Отец говорил: "Вот и хочется мне все это передать. Веяло от них чем-то новгородским — иконой, фреской. Все на новгородский лад — красный фон, лица красные, почти одного цвета с красными стенами — так их и надо писать, как на Николае Чудотворце — бликовать. А вот самовар четырехведерный сиять должен. Главная закуска — раки. Там и водки можно выпить "с устатку"…" Он говорит, а я ему в это время позирую: надев русскую рубаху, в одном случае с чайником, в другом — заснув у стола, я изображал половых. Позировал ему еще В. А. Кастальский для старика извозчика. Портретное сходство, конечно, весьма приблизительное, так как отец старался верно передать образ «лихача», его манеру держать газету, его руки, бороду.
Он остался очень доволен своей работой: "А ведь, по-моему, картина вышла! Цвет есть, иконность и характеристика извозчиков получились. Аи да молодец твой отец!" — заразительно смеясь, он шутя хвалил себя, и я невольно присоединился к его веселью.
В то время он вообще был веселым, подвижным и легким на подъем человеком. Что бы он ни делал — пилил ли дрова, выстругивал ли для нас игрушки, ездил ли верхом, — все у него получалось быстро, ловко и красиво".
— Ура! Приезжает папа! Приезжает папа! Дети прыгали по комнате.
— Мамочка! Мы придем, папа уже будет дома?
— Да, Ирина, милая.
Юлия Евстафьевна проводила детей в училище. Горничную отправила в магазин, сама вытащила из ящика пачку старых писем от мужа.
Вот они, небольшие, в клетку, в линейку гладкие листочки, исписанные его четким убористым почерком. Конверты маленькие, но вместительные, в некоторых по 15–20 листочков.
1901 год. Он приехал тогда на каникулы вместе с товарищем. Белокурые волосы, румянец смущения, серьезный, внимательный взгляд…
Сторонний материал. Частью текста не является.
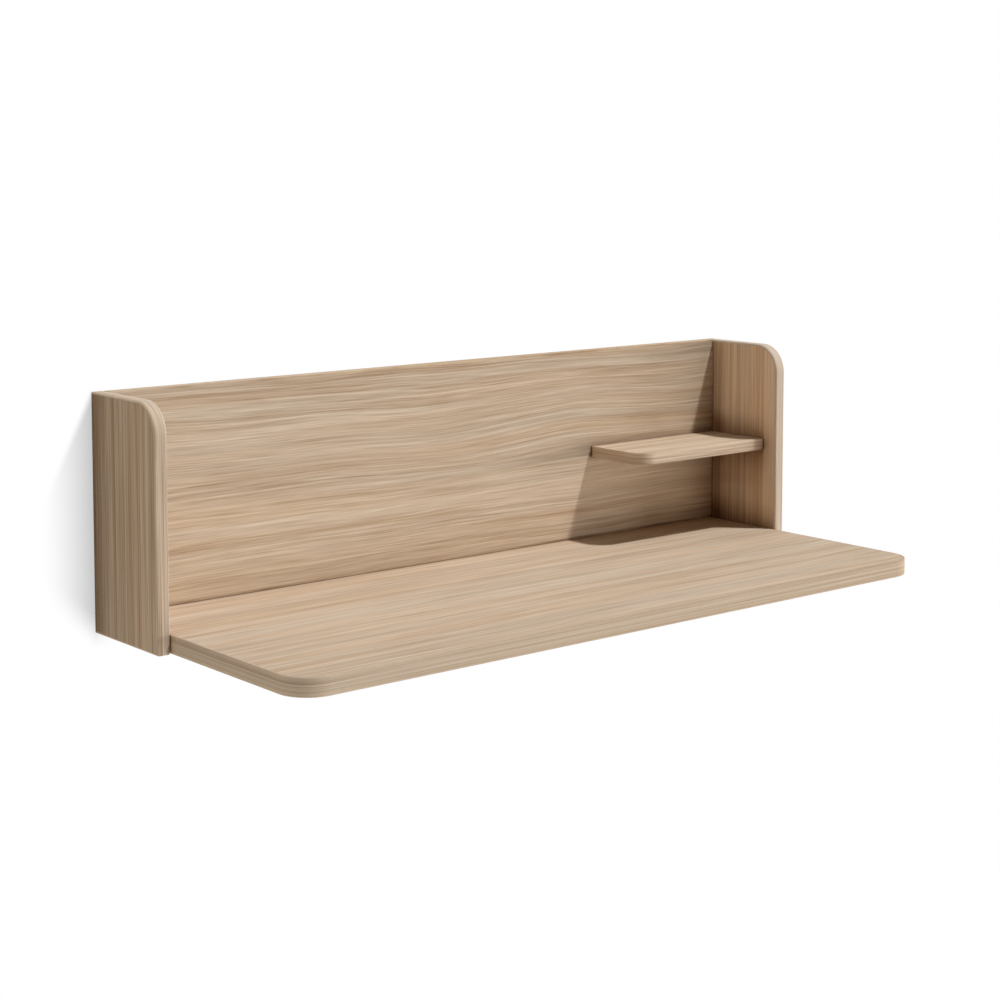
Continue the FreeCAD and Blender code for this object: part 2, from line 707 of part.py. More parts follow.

"Дорогая Юлия Евстафьевна! Простите за дерзкую мысль писать к Вам. Я не могу, — третий день мысль о Вас меня преследует: ни в дороге, ни здесь я ни на минуту не отрывался от Вас… Мне все кажется, что это был сон — далекий, чудный, но за который я бы отдал все, чтобы он только повторился. Что Вы делаете, дорогая Юлия Евстафьевна?.. Боюсь потерять Вас — ведь я решительно ничем не заслужил Вашего ко мне расположения…"
Время тогда они отсчитывали не часами и сутками, а письмами и открытками.
"…Я верю в Вас больше, чем в себя, и письмо Ваше обрадовало меня и успокоило… пусть будет то, что должно быть, и сомнения пусть не будут иметь здесь места, — они всюду все отравляют".
"…Теперь я, кажется, переживаю самое лучшез время в своей жизни, столько хорошего кругом, столько хороших надежд на будущее и столько чудных воспоминаний!"
"…Вот я сейчас смотрю на твою карточку и опять вижу твои глаза с огоньком и такую тихую, твою улыбку — у тебя удивительно хорошеет лицо, когда ты улыбаешься".